The gallery is situated at the heart of Nottingham Trent University’s School of Art & Design, providing a public gallery space within an educational environment.

Facilities within the Bonington Building include:
- The main gallery space
- Bonington Vitrines, a series of micro-exhibitions presented in display cases
- A cabinet showcasing highlights from the gallery’s archive
- Satellite exhibitions located in the building’s atrium

The building also houses Café Bonington, which is open to the public, and Boningtons Art Shop, a specialist art supplies shop operating during NTU term time.

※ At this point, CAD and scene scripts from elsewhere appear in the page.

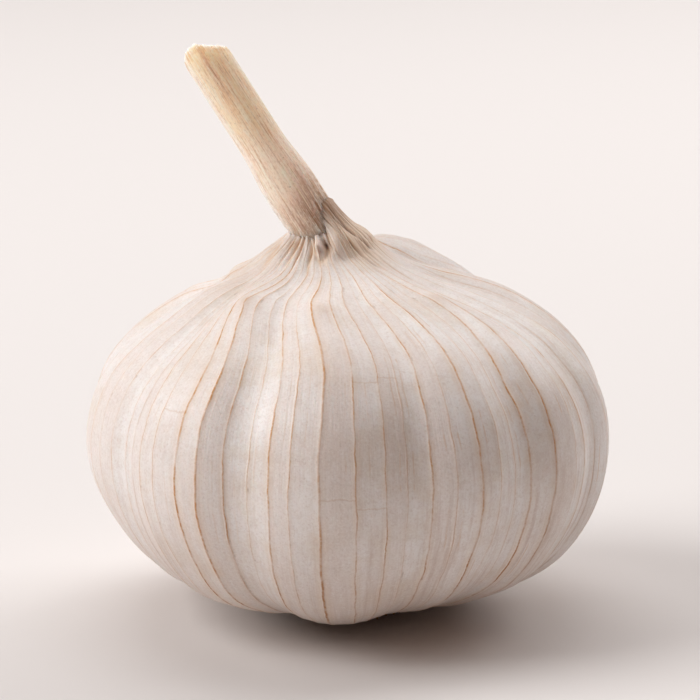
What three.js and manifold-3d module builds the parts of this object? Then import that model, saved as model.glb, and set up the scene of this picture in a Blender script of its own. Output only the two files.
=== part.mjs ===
// A whole garlic bulb standing on its root plate: the papery head with its cloves showing as lobes,
// the dry stalk bent over at the neck, and the root plate with the stubs of the trimmed roots.
// Millimetres, +Z up. The origin is the middle of the flat face under the root plate.
// Azimuths are in degrees round the Z axis: 0 is the front (-Y) and 90 is the right (+X).
import * as THREE from 'three';
import { mergeVertices } from 'three/addons/utils/BufferGeometryUtils.js';
import Module from 'manifold-3d';

const wasm = await Module();
wasm.setup();

// ---- Driving dimensions -------------------------------------------------------------------------

const FIT_GAP = 0.3;

// Mean outline of the head (radius, height), from the dimple over the root plate to the neck's foot.
const HEAD_OUTLINE = [
  [0, 2.9], [6.2, 2.8], [8.4, 2.1], [11.5, 2.4], [17.4, 4.2], [23.6, 7.9], [27.6, 14.0],
  [28.9, 21.2], [27.4, 27.4], [23.6, 32.1], [18.0, 35.5], [12.6, 38.0], [8.6, 40.1], [6.0, 41.8],
];
// The neck goes on from there: radius, height before it folds over, and share of the fold reached.
const NECK_RINGS = [
  [4.7, 42.9, 0.25], [3.95, 43.6, 0.6], [3.4, 44.2, 0.9], [3.2, 44.9, 1],
];
const HEAD_ROWS = 30;
const MID_HEIGHT = 21;

// The stalk's foot stands in a socket in the neck.
const SOCKET_DEPTH = 2.6;
const LIP_THICKNESS = 0.4;

// The neck stands a little to the left of the head's axis, and shifts over between two heights.
const NECK_OFFSET = -3.9;
const OFFSET_HEIGHTS = [33, 44];

// The stalk leans over to the left and slightly back, folded about a crease at the neck's edge.
const LEAN = 35.5;
const LEAN_AZIMUTH = -112;
const FOLD_HEIGHT = 43.2;
const FOLD_RADIUS = 3.4;

// Each clove: where its lobe begins and ends, and how much its shoulder and its belly stand out.
const FIRST_VALLEY = -92;
const CLOVES = [
  { from: -92, to: -58, shoulder: 0.1, belly: -1.1 },
  { from: -58, to: -24, shoulder: 0.1, belly: -0.2 },
  { from: -24, to: 16, shoulder: 0.0, belly: 0.3 },
  { from: 16, to: 42, shoulder: 0.2, belly: -0.7 },
  { from: 42, to: 67, shoulder: 0.0, belly: -0.4 },
  { from: 67, to: 91, shoulder: 0.0, belly: 0.0 },
  { from: 91, to: 116, shoulder: 0.4, belly: 0.0 },
  { from: 116, to: 160, shoulder: 2.6, belly: 0.2 },
  { from: 160, to: 196, shoulder: 0.3, belly: 0.1 },
  { from: 196, to: 233, shoulder: 0.1, belly: 0.3 },
  { from: 233, to: 268, shoulder: 0.2, belly: 0.1 },
];
const LOBE_DEPTH = 1.25;
const LOBE_ROUNDNESS = 2.2;
// Near the neck the skin is drawn tighter over the cloves, which leaves this share of the depth.
const TIGHT_SHARE = 0.7;

// Veins: thin ribs from root to neck, which crowd together as pleats where the skin is gathered.
const VEINS = 60;
const VEIN_HEIGHT = 0.14;
const VEIN_WANDER = 1.3;
const PLEAT_HEIGHT = 0.3;
const PLEAT_RADII = [4, 13];

const STEM_LENGTH = 22.2;
const STEM_ROWS = 14;
const STEM_FOOT_RADIUS = 3.15;
const STEM_RADIUS = 2.62;
const STEM_TAPER_LENGTH = 11;
const STEM_RIDGES = 18;
const RIDGE_HEIGHT = 0.16;
// Below this height the outermost sheath is gone, and the stalk is thinner by its thickness.
const SHEATH_EDGE = 4.2;
const SHEATH_THICKNESS = 0.18;
// How far the cut at the tip drops for each millimetre to the right.
const CUT_SLOPE = 0.4;

// The root plate: a corky disc, flat where it was trimmed, with root stubs round its rim.
const PLATE_RADIUS = 5.9;
const PLATE_FLAT_RADIUS = 4.7;
const PLATE_THICKNESS = 2.1;
const PLATE_SIDES = 28;
const STUBS = 34;
const STUB_SIDES = 5;
const STUB_RADIUS = 0.42;
const STUB_LENGTH = 2;
const GOLDEN_ANGLE = 137.5;

// Points closer together than this are one point.
const WELD_DISTANCE = 1e-4;

// ---- Small helpers ------------------------------------------------------------------------------

const { smoothstep, lerp, clamp, degToRad, euclideanModulo } = THREE.MathUtils;
const UP = new THREE.Vector3(0, 0, 1);

// A repeatable stand-in for chance: the same number from 0 to 1 for the same seed.
function chance(seed) {
  const value = Math.sin(seed * 127.1 + 311.7) * 43758.5453;
  return value - Math.floor(value);
}

function direction(azimuth) {
  const angle = degToRad(azimuth);
  return new THREE.Vector3(Math.sin(angle), -Math.cos(angle), 0);
}

function welded(geometry) {
  const bare = geometry.clone();
  bare.deleteAttribute('normal');
  bare.deleteAttribute('uv');
  return mergeVertices(bare, WELD_DISTANCE);
}

function latheAround(rings, columns) {
  const outline = rings.map(({ radius, height }) => new THREE.Vector2(radius, height));
  return new THREE.LatheGeometry(outline, columns);
}

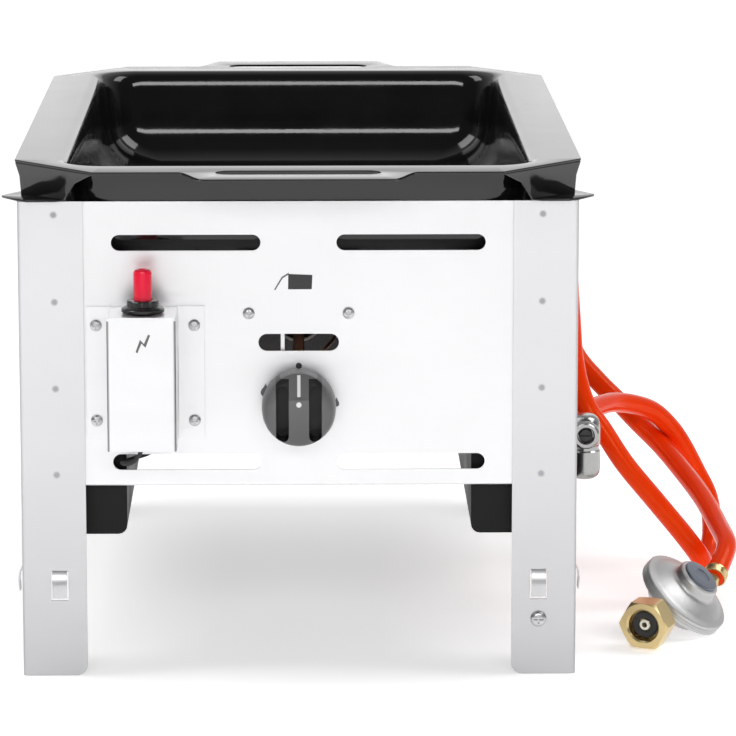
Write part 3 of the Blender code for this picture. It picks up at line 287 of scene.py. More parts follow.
def arc(centre, radius, start, end, steps):
    return [
        (centre[0] + radius * math.cos(math.radians(start + (end - start) * k / steps)),
         centre[1] + radius * math.sin(math.radians(start + (end - start) * k / steps)))
        for k in range(steps + 1)
    ]


def worked(node, body, finish, slot, width=0.00025, segments=2, angle=28, smooth=35):
    """A CAD node's own shape with its facets merged and its edges rounded."""
    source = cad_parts[node]
    made = source.copy()
    made.data = source.data.copy()
    made.parent = None
    made.matrix_world = Matrix.Identity(4)
    bpy.context.scene.collection.objects.link(made)
    open_mesh(made)
    bpy.ops.mesh.select_all(action="SELECT")
    bpy.ops.mesh.remove_doubles(threshold=0.00001)
    bpy.ops.mesh.dissolve_limited(angle_limit=math.radians(0.7))
    bpy.ops.object.mode_set(mode="OBJECT")
    if width:
        round_edges(made, width, segments, angle)
    soften(made, smooth)
    flats = made.modifiers.new("Flat faces", "WEIGHTED_NORMAL")
    flats.keep_sharp = True
    flats.weight = 80
    apply_all(made)
    return done(made, f"{node}_formed", body, finish, slot, node)


# ------------------------------------------------------------ effects that finishes share

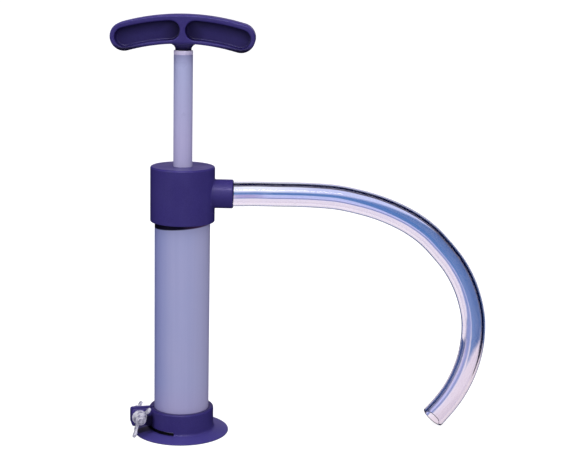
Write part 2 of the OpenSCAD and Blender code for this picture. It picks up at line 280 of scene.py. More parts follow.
def pocket_shaded_plastic():
    """The same plastic in the handle's hollows, painted darker all over as shade, with more painted shade
    under the ceiling and by the middle
    """
    s = indigo_plastic("pocket_shaded_plastic")
    x, _, z = s.axes()
    # the arch, of about 185 mm radius, is followed by adding its drop to the height
    arch_radius = 0.185
    level = s.math("ADD", z, s.product(x, x, 0.5 / arch_radius))
    # painted shade under the hollow's ceiling and towards the middle of the bar
    ceiling = s.remap(level, (GRIP_TOP - 15) * MM, (GRIP_TOP - 5) * MM, 0, 0.75)
    middle = s.remap(s.math("ABSOLUTE", x), 0.006, 0.02, 0.8, 0)
    painted_shade = s.math("MAXIMUM", ceiling, middle)
    # painted shade: the whole hollow is darker than the plastic, by a little more or less at random
    colour = s.mix(s.remap(s.noise(30, 3), 0, 1, 0.1, 0.3), s.colour, srgb(35, 24, 92))
    s.into("Base Color", s.mix(painted_shade, colour, srgb(22, 11, 66)))
    return s.material


def barrel_plastic():
    """Milky lavender tube, with drawing lines along it, painted shade in a cooler tone on the left side,
    painted light on the right side, a warmer lower end, and a painted shadow as a dark line where it goes
    into the cap"""
    s = Shader("barrel_plastic", IOR=1.49)
    colour = s.mix(s.spread(420, 3, stretch=(1, 1, 0.012)), srgb(172, 175, 209), srgb(178, 180, 213))
    colour = s.mix(s.spread(18, 4, 0, 0.6), colour, srgb(168, 175, 211))
    x, _, height = s.axes()
    # painted shade on the left side of the tube, in a cooler blue
    colour = s.mix(s.remap(x, -0.025, -0.008, 0.75, 0), colour, srgb(136, 147, 202))
    # painted light on the right side of the tube
    colour = s.mix(s.remap(x, 0.008, 0.025, 0, 0.6), colour, srgb(192, 191, 216))
    colour = s.mix(s.remap(height, 0.02, 0.05, 0.45, 0), colour, srgb(184, 168, 204))
    # painted shadow: a dark band just under the cap, reaching lower on the left and redder to the right
    slant = s.math("SUBTRACT", height, s.product(x, 0.085))
    under = s.remap(slant, (HEAD_Z0 - 4.0) * MM, (HEAD_Z0 - 3.2) * MM, 0, 1)
    painted_shade = s.mix(s.remap(x, 0.002, 0.018, 0, 1), srgb(14, 7, 40), srgb(84, 48, 92))
    s.into("Base Color", s.mix(under, colour, painted_shade))
    s.into("Roughness", s.spread(70, 5, 0.3, 0.44))
    fine = s.bump(s.noise(700, 2, (1, 1, 0.01)), 0.00005, 0.5)
    s.into("Normal", s.bump(s.noise(14, 3), 0.0003, 0.4, fine))
    return s.material


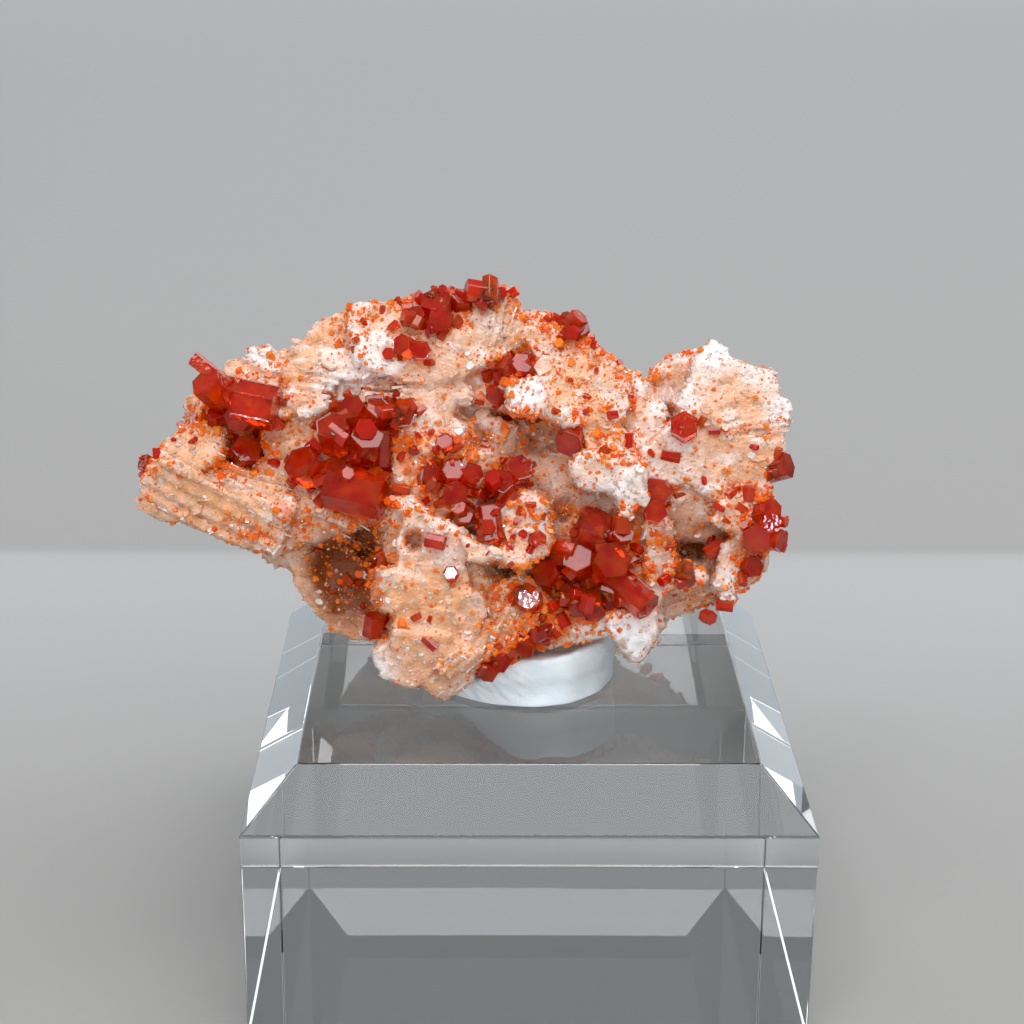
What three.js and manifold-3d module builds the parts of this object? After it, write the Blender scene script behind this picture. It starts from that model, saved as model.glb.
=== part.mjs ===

== Programme and exhibitions ==

Bonington Gallery presents a year-round programme of exhibitions and events. Past exhibitions have featured work by artists including Hetain Patel, Frank Stella, Tacita Dean, Permindar Kaur, Sonia Boyce, Isaac Julien, Steve McQueen, Glenn Ligon, and Andrew Logan.

In addition to its main exhibitions, the gallery produces focused projects through the Bonington Vitrines series, which highlight emerging practices, historical research, and community-led narratives.

== Role in Nottingham’s art scene ==

Bonington Gallery holds a prominent position within Nottingham’s visual arts ecology. In 2015, the gallery collaborated with a steering group of local visual arts organisations to establish the Nottingham Art Map, an interactive website and printed guide promoting exhibitions and events across Nottingham’s galleries and artist-led spaces.

The gallery is also part of NTU Arts, Nottingham Trent University’s cultural programme aimed at engaging students, staff, and the local community with a wide range of cultural and creative activities.

== Access and public engagement ==

All exhibitions and events at Bonington Gallery are free and open to the public. The gallery operates both as a public cultural venue and as a learning resource for students at Nottingham Trent University.

The gallery maintains an independent website featuring information on current and forthcoming exhibitions and events, a blog, and an online archive of past programmes.